- SUPPLIED INFORMATION:

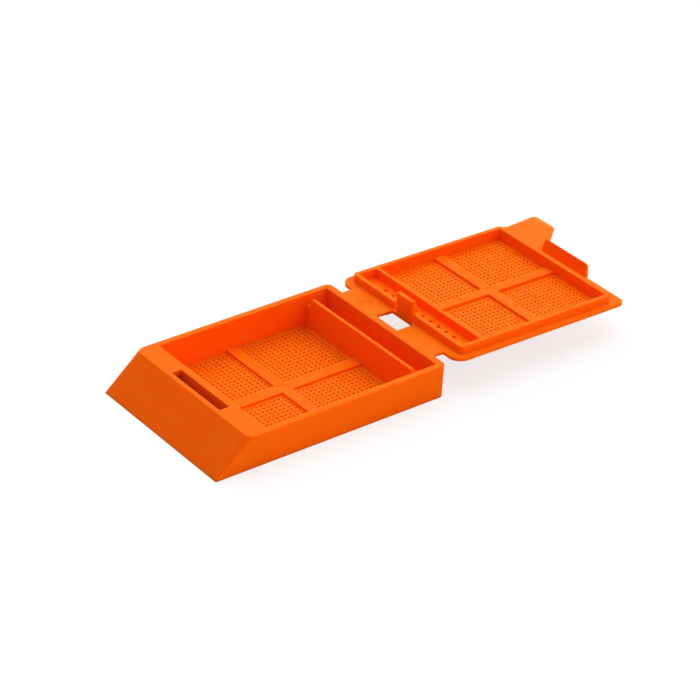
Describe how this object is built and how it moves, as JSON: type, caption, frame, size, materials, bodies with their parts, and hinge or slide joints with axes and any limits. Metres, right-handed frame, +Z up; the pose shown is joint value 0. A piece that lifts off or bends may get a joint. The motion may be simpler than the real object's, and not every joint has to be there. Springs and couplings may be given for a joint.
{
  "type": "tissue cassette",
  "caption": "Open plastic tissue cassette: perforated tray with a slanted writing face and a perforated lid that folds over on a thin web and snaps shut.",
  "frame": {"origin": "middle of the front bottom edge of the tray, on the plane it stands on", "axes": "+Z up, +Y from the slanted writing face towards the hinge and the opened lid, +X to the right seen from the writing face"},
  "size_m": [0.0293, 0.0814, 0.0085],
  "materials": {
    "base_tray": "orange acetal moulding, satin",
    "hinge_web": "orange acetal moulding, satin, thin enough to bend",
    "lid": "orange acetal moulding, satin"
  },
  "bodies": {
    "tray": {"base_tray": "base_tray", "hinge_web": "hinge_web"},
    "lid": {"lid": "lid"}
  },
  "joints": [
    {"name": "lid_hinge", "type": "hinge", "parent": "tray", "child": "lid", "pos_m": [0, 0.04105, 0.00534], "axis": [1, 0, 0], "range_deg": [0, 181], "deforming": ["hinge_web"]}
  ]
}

- INSTRUCTION:
Quote each line above in full, word for word.

- OUTPUT FOR THIS TASK:
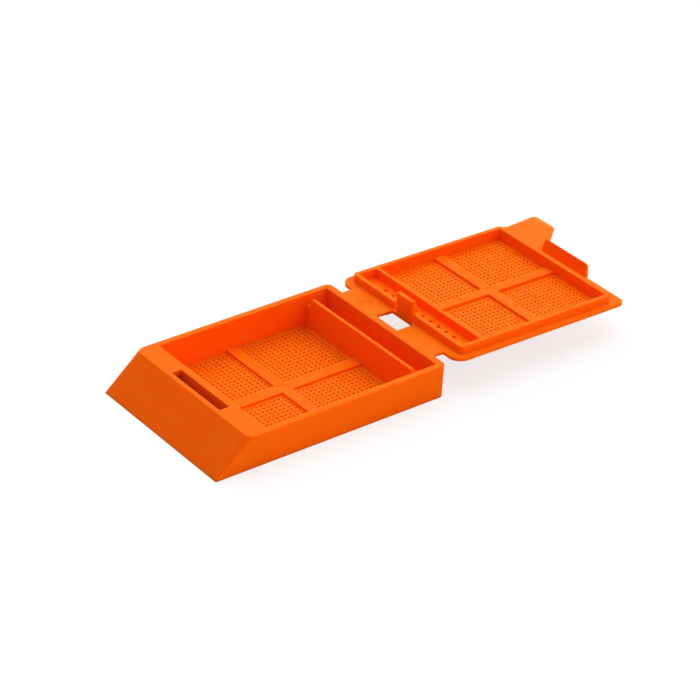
Describe how this object is built and how it moves, as JSON: type, caption, frame, size, materials, bodies with their parts, and hinge or slide joints with axes and any limits. Metres, right-handed frame, +Z up; the pose shown is joint value 0. A piece that lifts off or bends may get a joint. The motion may be simpler than the real object's, and not every joint has to be there. Springs and couplings may be given for a joint.
{
  "type": "tissue cassette",
  "caption": "Open plastic tissue cassette: perforated tray with a slanted writing face and a perforated lid that folds over on a thin web and snaps shut.",
  "frame": {"origin": "middle of the front bottom edge of the tray, on the plane it stands on", "axes": "+Z up, +Y from the slanted writing face towards the hinge and the opened lid, +X to the right seen from the writing face"},
  "size_m": [0.0293, 0.0814, 0.0085],
  "materials": {
    "base_tray": "orange acetal moulding, satin",
    "hinge_web": "orange acetal moulding, satin, thin enough to bend",
    "lid": "orange acetal moulding, satin"
  },
  "bodies": {
    "tray": {"base_tray": "base_tray", "hinge_web": "hinge_web"},
    "lid": {"lid": "lid"}
  },
  "joints": [
    {"name": "lid_hinge", "type": "hinge", "parent": "tray", "child": "lid", "pos_m": [0, 0.04105, 0.00534], "axis": [1, 0, 0], "range_deg": [0, 181], "deforming": ["hinge_web"]}
  ]
}